▸ **What you have to do**:
Extract every entry word for word.

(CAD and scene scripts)
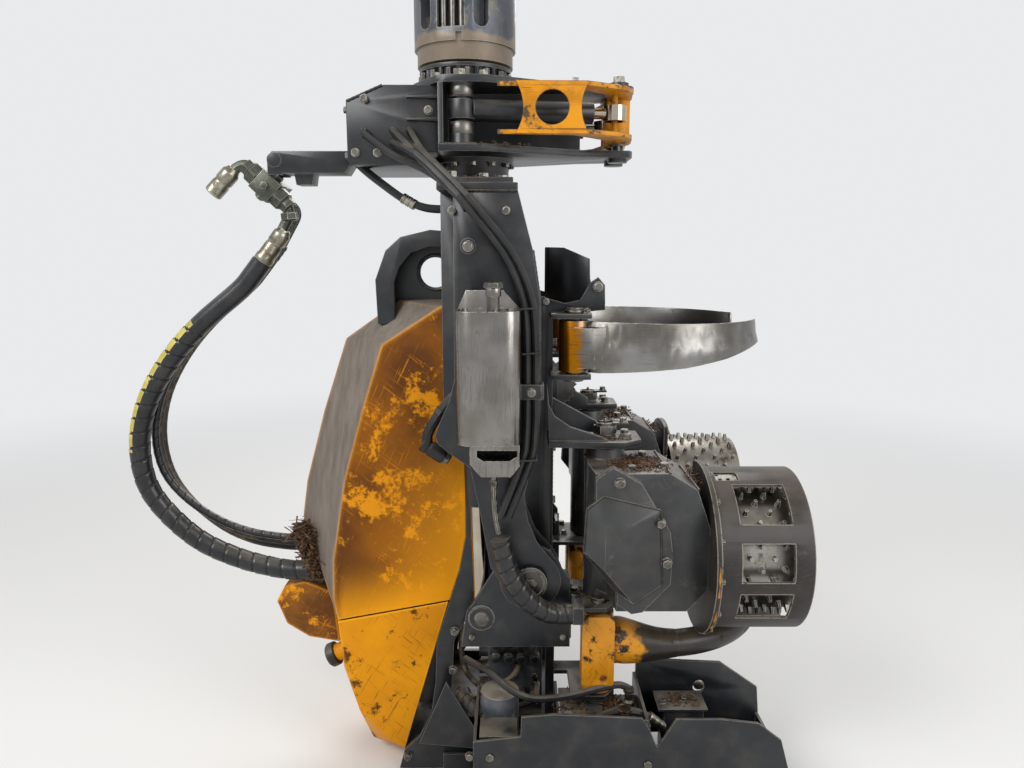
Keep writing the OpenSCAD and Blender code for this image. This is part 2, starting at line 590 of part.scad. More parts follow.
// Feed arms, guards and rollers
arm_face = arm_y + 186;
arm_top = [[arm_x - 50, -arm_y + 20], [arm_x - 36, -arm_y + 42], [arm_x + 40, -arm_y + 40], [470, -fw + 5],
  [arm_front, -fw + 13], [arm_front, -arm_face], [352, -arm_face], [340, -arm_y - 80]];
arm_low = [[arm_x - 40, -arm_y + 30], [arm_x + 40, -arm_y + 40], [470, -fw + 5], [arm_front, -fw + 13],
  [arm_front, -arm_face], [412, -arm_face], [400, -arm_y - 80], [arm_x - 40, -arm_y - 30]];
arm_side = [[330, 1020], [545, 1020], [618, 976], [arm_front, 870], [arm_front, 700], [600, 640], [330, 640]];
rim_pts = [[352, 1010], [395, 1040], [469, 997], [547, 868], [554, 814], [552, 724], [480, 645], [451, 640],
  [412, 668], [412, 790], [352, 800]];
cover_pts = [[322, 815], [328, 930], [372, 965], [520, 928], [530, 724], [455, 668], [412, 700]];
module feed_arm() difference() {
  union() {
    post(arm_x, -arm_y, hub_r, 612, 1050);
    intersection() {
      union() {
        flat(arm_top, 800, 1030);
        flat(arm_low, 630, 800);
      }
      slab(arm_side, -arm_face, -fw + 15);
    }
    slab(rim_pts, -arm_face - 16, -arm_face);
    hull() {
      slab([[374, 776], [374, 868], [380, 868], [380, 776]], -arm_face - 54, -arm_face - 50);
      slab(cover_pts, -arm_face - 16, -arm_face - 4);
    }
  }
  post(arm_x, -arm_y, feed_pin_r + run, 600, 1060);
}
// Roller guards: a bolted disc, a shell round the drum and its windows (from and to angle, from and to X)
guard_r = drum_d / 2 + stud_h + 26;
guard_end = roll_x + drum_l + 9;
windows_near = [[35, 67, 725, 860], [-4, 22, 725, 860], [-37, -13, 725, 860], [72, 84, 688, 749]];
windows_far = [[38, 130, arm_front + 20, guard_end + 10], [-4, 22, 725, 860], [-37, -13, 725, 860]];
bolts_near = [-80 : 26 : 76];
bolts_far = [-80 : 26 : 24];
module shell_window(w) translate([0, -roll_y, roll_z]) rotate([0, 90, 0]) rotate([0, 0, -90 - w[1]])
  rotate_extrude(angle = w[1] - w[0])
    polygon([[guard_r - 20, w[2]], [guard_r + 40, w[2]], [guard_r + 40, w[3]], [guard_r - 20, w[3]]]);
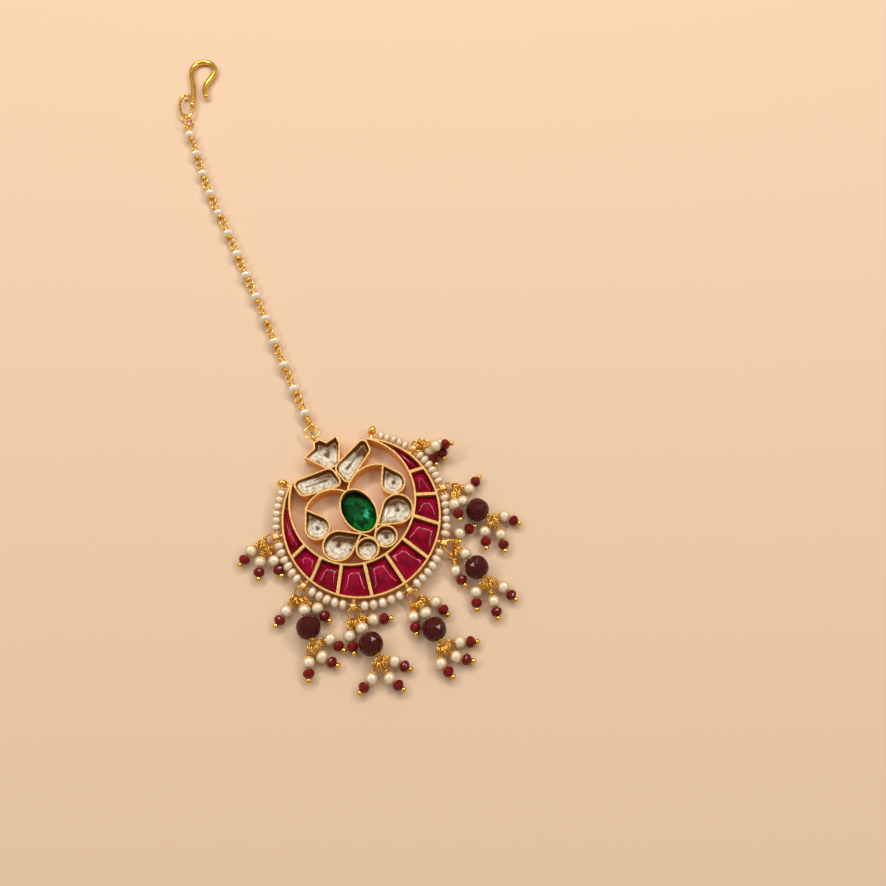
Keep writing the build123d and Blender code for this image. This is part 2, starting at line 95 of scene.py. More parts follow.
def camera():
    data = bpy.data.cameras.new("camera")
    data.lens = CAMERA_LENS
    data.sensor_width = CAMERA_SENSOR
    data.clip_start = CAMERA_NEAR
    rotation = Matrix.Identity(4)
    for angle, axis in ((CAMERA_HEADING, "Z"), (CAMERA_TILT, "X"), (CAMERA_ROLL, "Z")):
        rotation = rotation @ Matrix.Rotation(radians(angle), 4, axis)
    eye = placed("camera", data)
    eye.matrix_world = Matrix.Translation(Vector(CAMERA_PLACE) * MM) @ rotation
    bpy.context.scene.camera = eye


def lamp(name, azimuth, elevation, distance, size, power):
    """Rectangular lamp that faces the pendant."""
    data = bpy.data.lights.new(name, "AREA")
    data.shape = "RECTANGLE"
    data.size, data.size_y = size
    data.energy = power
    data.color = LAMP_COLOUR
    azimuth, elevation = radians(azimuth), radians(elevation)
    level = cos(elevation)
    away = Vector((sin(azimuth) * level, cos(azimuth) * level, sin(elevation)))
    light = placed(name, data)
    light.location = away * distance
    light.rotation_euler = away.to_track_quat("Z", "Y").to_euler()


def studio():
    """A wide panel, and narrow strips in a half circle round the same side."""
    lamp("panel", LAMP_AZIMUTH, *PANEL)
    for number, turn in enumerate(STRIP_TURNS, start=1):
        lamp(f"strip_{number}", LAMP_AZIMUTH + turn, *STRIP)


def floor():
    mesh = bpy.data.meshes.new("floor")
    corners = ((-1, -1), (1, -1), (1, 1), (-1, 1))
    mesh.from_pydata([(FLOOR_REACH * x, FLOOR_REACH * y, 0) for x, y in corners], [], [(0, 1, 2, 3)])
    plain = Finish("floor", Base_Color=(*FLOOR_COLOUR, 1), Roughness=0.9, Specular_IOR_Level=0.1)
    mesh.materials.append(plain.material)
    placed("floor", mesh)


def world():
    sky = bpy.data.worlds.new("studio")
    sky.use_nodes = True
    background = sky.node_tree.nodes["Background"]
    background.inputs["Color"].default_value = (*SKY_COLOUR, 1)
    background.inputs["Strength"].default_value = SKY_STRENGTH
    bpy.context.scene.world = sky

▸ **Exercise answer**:
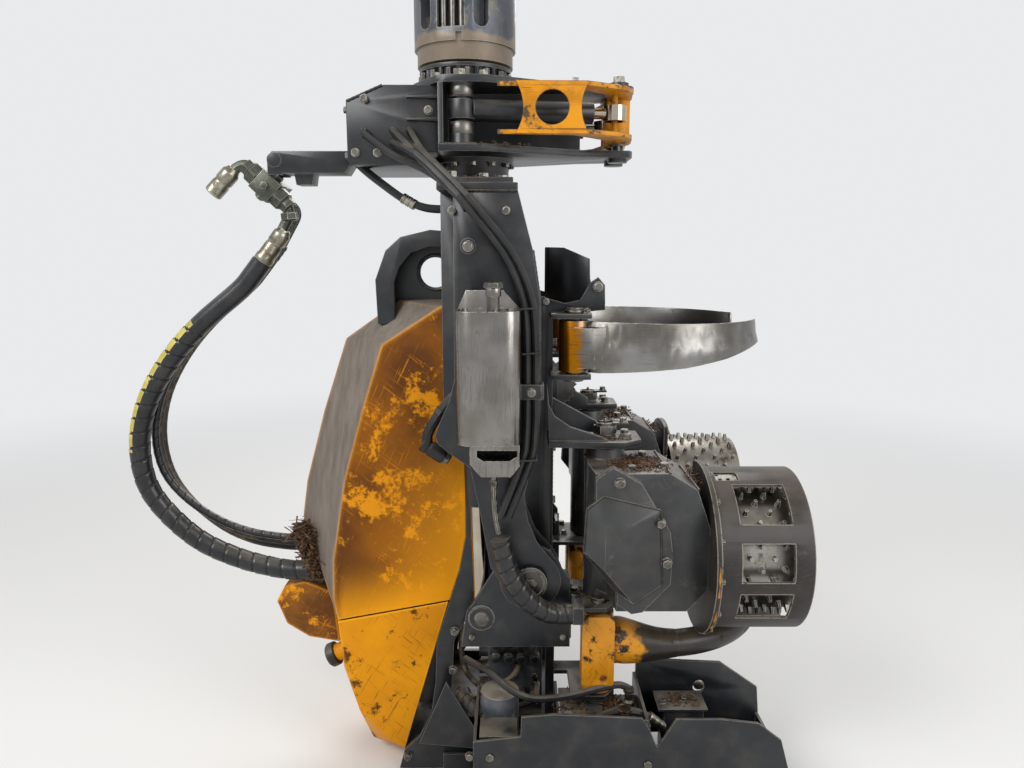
Keep writing the OpenSCAD and Blender code for this image. This is part 2, starting at line 590 of part.scad. More parts follow.
// Feed arms, guards and rollers
arm_face = arm_y + 186;
arm_top = [[arm_x - 50, -arm_y + 20], [arm_x - 36, -arm_y + 42], [arm_x + 40, -arm_y + 40], [470, -fw + 5],
  [arm_front, -fw + 13], [arm_front, -arm_face], [352, -arm_face], [340, -arm_y - 80]];
arm_low = [[arm_x - 40, -arm_y + 30], [arm_x + 40, -arm_y + 40], [470, -fw + 5], [arm_front, -fw + 13],
  [arm_front, -arm_face], [412, -arm_face], [400, -arm_y - 80], [arm_x - 40, -arm_y - 30]];
arm_side = [[330, 1020], [545, 1020], [618, 976], [arm_front, 870], [arm_front, 700], [600, 640], [330, 640]];
rim_pts = [[352, 1010], [395, 1040], [469, 997], [547, 868], [554, 814], [552, 724], [480, 645], [451, 640],
  [412, 668], [412, 790], [352, 800]];
cover_pts = [[322, 815], [328, 930], [372, 965], [520, 928], [530, 724], [455, 668], [412, 700]];
module feed_arm() difference() {
  union() {
    post(arm_x, -arm_y, hub_r, 612, 1050);
    intersection() {
      union() {
        flat(arm_top, 800, 1030);
        flat(arm_low, 630, 800);
      }
      slab(arm_side, -arm_face, -fw + 15);
    }
    slab(rim_pts, -arm_face - 16, -arm_face);
    hull() {
      slab([[374, 776], [374, 868], [380, 868], [380, 776]], -arm_face - 54, -arm_face - 50);
      slab(cover_pts, -arm_face - 16, -arm_face - 4);
    }
  }
  post(arm_x, -arm_y, feed_pin_r + run, 600, 1060);
}
// Roller guards: a bolted disc, a shell round the drum and its windows (from and to angle, from and to X)
guard_r = drum_d / 2 + stud_h + 26;
guard_end = roll_x + drum_l + 9;
windows_near = [[35, 67, 725, 860], [-4, 22, 725, 860], [-37, -13, 725, 860], [72, 84, 688, 749]];
windows_far = [[38, 130, arm_front + 20, guard_end + 10], [-4, 22, 725, 860], [-37, -13, 725, 860]];
bolts_near = [-80 : 26 : 76];
bolts_far = [-80 : 26 : 24];
module shell_window(w) translate([0, -roll_y, roll_z]) rotate([0, 90, 0]) rotate([0, 0, -90 - w[1]])
  rotate_extrude(angle = w[1] - w[0])
    polygon([[guard_r - 20, w[2]], [guard_r + 40, w[2]], [guard_r + 40, w[3]], [guard_r - 20, w[3]]]);
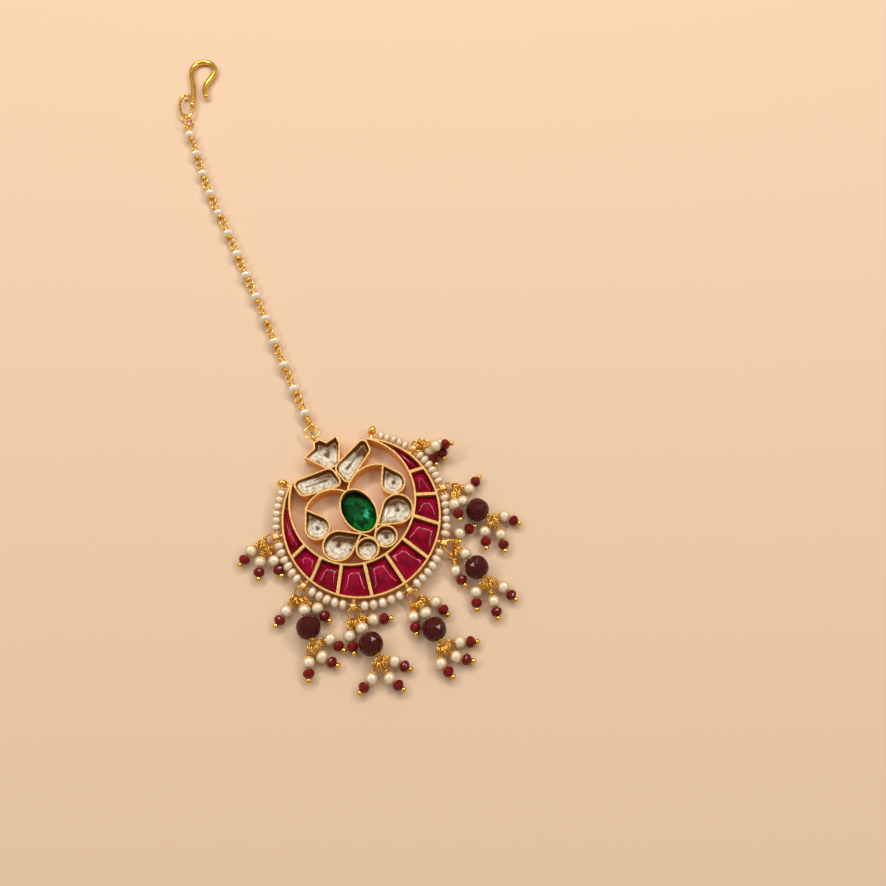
Keep writing the build123d and Blender code for this image. This is part 2, starting at line 95 of scene.py. More parts follow.
def camera():
    data = bpy.data.cameras.new("camera")
    data.lens = CAMERA_LENS
    data.sensor_width = CAMERA_SENSOR
    data.clip_start = CAMERA_NEAR
    rotation = Matrix.Identity(4)
    for angle, axis in ((CAMERA_HEADING, "Z"), (CAMERA_TILT, "X"), (CAMERA_ROLL, "Z")):
        rotation = rotation @ Matrix.Rotation(radians(angle), 4, axis)
    eye = placed("camera", data)
    eye.matrix_world = Matrix.Translation(Vector(CAMERA_PLACE) * MM) @ rotation
    bpy.context.scene.camera = eye


def lamp(name, azimuth, elevation, distance, size, power):
    """Rectangular lamp that faces the pendant."""
    data = bpy.data.lights.new(name, "AREA")
    data.shape = "RECTANGLE"
    data.size, data.size_y = size
    data.energy = power
    data.color = LAMP_COLOUR
    azimuth, elevation = radians(azimuth), radians(elevation)
    level = cos(elevation)
    away = Vector((sin(azimuth) * level, cos(azimuth) * level, sin(elevation)))
    light = placed(name, data)
    light.location = away * distance
    light.rotation_euler = away.to_track_quat("Z", "Y").to_euler()


def studio():
    """A wide panel, and narrow strips in a half circle round the same side."""
    lamp("panel", LAMP_AZIMUTH, *PANEL)
    for number, turn in enumerate(STRIP_TURNS, start=1):
        lamp(f"strip_{number}", LAMP_AZIMUTH + turn, *STRIP)


def floor():
    mesh = bpy.data.meshes.new("floor")
    corners = ((-1, -1), (1, -1), (1, 1), (-1, 1))
    mesh.from_pydata([(FLOOR_REACH * x, FLOOR_REACH * y, 0) for x, y in corners], [], [(0, 1, 2, 3)])
    plain = Finish("floor", Base_Color=(*FLOOR_COLOUR, 1), Roughness=0.9, Specular_IOR_Level=0.1)
    mesh.materials.append(plain.material)
    placed("floor", mesh)


def world():
    sky = bpy.data.worlds.new("studio")
    sky.use_nodes = True
    background = sky.node_tree.nodes["Background"]
    background.inputs["Color"].default_value = (*SKY_COLOUR, 1)
    background.inputs["Strength"].default_value = SKY_STRENGTH
    bpy.context.scene.world = sky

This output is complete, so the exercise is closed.